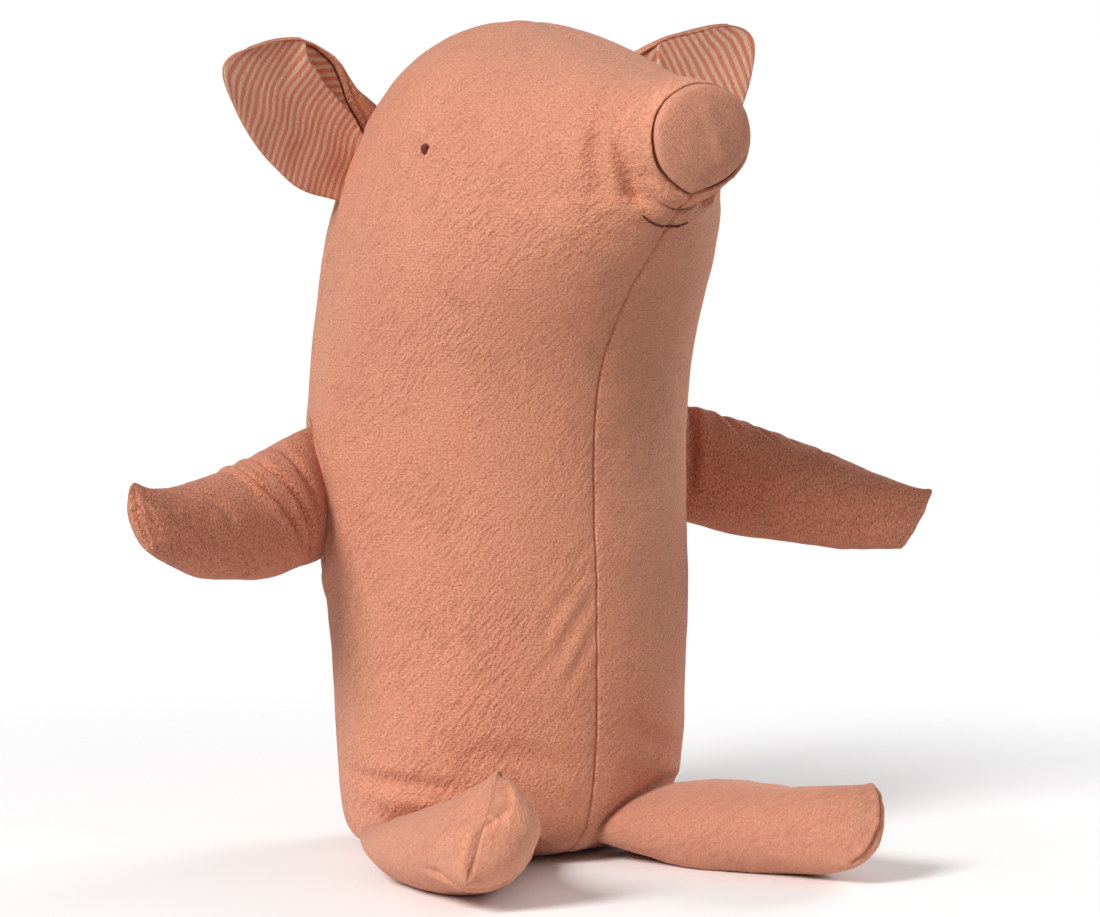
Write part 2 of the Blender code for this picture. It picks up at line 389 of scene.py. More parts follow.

...

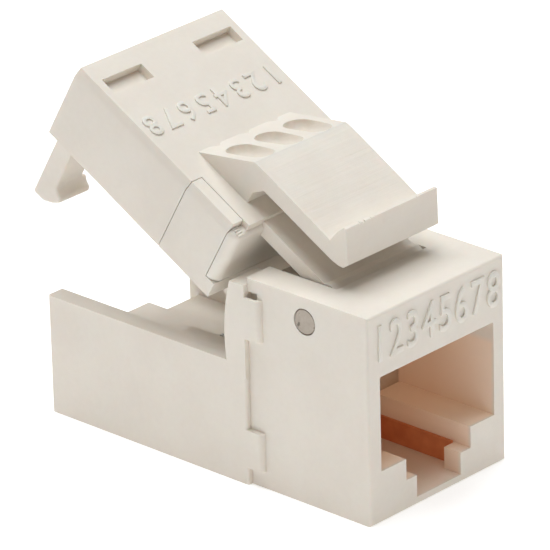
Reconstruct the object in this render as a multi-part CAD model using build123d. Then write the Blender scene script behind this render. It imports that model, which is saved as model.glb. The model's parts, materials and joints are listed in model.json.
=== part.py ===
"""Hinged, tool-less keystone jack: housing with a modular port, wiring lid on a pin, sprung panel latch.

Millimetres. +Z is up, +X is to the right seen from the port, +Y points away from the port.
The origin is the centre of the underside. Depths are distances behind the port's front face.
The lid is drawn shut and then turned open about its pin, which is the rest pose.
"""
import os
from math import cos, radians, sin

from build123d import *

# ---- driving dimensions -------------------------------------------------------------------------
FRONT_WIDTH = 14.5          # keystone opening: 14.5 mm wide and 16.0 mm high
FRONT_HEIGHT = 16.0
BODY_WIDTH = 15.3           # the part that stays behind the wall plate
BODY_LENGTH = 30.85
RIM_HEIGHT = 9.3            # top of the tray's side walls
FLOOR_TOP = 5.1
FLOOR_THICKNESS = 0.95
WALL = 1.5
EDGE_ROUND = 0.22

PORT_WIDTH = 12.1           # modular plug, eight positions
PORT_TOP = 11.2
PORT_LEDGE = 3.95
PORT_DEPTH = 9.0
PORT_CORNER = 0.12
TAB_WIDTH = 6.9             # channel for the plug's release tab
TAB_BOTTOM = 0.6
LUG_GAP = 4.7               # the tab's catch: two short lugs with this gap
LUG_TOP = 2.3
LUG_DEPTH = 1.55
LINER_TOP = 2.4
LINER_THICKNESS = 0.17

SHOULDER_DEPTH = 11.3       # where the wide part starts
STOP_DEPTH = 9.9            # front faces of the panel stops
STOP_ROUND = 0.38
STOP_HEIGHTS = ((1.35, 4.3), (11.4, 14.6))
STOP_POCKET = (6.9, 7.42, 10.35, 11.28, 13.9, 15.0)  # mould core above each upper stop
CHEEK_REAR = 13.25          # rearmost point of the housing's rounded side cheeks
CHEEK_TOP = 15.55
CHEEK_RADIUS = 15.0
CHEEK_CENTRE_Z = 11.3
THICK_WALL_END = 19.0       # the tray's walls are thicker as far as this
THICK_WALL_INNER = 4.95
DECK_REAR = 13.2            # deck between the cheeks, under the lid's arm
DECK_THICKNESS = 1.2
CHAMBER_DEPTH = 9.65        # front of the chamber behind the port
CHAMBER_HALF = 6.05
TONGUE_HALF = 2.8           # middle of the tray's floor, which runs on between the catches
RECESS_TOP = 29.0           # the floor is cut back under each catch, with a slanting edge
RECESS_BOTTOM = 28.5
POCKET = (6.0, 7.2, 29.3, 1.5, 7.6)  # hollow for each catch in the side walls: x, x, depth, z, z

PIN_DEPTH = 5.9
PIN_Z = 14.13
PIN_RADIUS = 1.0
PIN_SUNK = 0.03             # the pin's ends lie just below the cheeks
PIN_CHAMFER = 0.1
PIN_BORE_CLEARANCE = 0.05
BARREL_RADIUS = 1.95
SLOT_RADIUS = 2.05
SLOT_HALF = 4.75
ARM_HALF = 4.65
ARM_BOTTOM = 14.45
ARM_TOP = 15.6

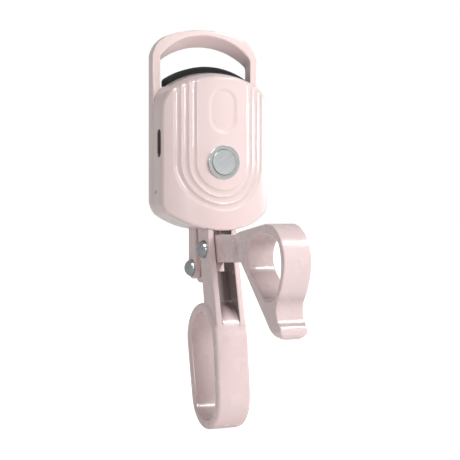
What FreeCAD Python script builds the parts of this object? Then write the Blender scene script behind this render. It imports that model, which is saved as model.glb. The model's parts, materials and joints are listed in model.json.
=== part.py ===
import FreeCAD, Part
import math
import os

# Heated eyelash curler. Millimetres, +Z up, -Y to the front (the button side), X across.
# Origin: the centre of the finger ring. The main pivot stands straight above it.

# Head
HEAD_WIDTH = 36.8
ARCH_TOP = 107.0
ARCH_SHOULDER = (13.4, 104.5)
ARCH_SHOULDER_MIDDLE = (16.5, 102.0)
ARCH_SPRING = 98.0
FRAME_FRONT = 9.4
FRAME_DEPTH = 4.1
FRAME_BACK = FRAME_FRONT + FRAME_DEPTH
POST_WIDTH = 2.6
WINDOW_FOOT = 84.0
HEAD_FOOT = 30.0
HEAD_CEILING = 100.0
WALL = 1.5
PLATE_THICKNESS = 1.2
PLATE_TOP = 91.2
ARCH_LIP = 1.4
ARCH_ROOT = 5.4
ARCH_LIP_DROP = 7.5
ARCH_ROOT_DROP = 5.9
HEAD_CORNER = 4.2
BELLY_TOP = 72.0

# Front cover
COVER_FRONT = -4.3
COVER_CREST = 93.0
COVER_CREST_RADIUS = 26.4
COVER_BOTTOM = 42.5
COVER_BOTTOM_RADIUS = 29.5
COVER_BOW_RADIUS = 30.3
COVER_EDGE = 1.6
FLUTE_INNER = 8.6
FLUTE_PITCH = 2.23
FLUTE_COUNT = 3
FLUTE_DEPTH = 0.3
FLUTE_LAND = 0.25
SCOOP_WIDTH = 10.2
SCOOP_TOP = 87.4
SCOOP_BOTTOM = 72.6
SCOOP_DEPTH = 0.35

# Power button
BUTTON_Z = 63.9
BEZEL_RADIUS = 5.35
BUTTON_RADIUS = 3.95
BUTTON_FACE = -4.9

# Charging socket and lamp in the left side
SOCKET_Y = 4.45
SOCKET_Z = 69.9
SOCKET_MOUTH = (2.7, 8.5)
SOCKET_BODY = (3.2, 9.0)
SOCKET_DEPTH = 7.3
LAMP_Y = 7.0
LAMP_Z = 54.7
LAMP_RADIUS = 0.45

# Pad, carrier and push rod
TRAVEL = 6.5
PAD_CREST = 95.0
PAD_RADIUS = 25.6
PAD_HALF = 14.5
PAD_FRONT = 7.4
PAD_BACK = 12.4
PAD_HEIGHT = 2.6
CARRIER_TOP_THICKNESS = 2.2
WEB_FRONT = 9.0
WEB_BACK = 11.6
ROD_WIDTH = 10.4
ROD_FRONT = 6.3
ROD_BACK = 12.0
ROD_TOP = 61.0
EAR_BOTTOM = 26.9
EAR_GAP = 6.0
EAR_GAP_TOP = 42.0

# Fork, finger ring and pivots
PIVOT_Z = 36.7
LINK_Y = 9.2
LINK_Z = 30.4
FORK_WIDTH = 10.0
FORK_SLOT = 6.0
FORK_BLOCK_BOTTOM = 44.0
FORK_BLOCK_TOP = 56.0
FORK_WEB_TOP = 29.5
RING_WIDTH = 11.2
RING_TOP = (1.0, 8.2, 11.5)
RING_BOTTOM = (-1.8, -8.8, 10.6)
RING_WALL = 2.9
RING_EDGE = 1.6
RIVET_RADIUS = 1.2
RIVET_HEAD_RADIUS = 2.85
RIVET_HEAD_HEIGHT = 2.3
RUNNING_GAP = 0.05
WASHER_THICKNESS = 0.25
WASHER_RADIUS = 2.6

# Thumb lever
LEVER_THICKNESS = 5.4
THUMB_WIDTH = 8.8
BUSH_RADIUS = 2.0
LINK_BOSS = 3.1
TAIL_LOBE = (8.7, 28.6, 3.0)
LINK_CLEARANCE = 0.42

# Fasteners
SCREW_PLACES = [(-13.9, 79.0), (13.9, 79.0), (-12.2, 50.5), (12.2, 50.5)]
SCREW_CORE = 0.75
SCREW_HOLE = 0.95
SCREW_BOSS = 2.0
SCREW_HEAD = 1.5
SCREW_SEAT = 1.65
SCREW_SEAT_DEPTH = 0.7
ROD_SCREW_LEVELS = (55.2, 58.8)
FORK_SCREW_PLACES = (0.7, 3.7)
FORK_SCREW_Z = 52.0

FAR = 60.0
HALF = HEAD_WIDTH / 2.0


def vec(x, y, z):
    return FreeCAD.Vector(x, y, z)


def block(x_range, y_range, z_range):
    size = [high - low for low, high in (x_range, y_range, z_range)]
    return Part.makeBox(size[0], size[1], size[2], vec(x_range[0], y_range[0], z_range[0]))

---

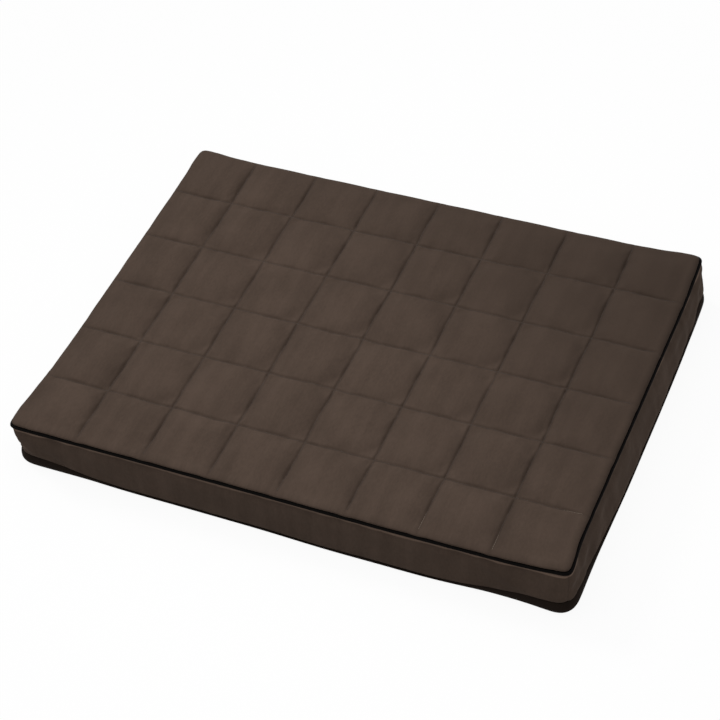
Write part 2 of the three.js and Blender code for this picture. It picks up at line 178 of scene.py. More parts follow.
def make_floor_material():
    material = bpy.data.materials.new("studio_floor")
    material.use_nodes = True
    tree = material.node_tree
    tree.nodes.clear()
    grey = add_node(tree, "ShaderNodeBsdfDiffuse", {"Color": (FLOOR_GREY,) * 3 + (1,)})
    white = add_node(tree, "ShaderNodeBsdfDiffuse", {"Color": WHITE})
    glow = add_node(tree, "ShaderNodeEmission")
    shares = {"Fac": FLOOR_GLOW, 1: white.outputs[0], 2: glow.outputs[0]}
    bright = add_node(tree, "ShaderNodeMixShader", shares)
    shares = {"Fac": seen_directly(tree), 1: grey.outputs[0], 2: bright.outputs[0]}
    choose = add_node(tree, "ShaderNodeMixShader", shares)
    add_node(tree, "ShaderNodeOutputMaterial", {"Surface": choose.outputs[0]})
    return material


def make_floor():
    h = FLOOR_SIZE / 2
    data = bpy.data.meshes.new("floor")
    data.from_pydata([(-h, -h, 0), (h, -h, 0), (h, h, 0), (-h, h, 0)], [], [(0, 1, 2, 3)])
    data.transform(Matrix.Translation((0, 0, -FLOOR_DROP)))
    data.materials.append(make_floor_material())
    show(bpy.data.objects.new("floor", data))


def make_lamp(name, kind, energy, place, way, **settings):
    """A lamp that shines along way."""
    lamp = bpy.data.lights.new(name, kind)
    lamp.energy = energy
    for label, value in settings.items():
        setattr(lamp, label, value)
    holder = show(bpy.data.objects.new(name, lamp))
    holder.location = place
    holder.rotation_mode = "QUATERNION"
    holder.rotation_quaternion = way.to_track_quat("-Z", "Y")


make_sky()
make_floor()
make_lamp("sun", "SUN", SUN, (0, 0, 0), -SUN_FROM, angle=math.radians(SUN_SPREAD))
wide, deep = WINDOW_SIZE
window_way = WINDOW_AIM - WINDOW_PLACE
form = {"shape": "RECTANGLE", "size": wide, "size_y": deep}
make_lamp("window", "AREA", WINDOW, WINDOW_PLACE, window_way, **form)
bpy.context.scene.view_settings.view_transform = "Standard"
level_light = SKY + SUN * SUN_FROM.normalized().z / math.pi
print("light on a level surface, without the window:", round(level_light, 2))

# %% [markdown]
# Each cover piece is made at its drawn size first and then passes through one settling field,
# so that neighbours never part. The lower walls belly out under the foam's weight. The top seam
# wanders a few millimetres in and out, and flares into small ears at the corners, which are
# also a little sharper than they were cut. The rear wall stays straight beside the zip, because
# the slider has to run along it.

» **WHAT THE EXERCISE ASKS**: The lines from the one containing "Write part 2 of the three.js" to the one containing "return material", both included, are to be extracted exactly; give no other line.

» **FINISHED EXERCISE**:
Write part 2 of the three.js and Blender code for this picture. It picks up at line 178 of scene.py. More parts follow.
def make_floor_material():
    material = bpy.data.materials.new("studio_floor")
    material.use_nodes = True
    tree = material.node_tree
    tree.nodes.clear()
    grey = add_node(tree, "ShaderNodeBsdfDiffuse", {"Color": (FLOOR_GREY,) * 3 + (1,)})
    white = add_node(tree, "ShaderNodeBsdfDiffuse", {"Color": WHITE})
    glow = add_node(tree, "ShaderNodeEmission")
    shares = {"Fac": FLOOR_GLOW, 1: white.outputs[0], 2: glow.outputs[0]}
    bright = add_node(tree, "ShaderNodeMixShader", shares)
    shares = {"Fac": seen_directly(tree), 1: grey.outputs[0], 2: bright.outputs[0]}
    choose = add_node(tree, "ShaderNodeMixShader", shares)
    add_node(tree, "ShaderNodeOutputMaterial", {"Surface": choose.outputs[0]})
    return material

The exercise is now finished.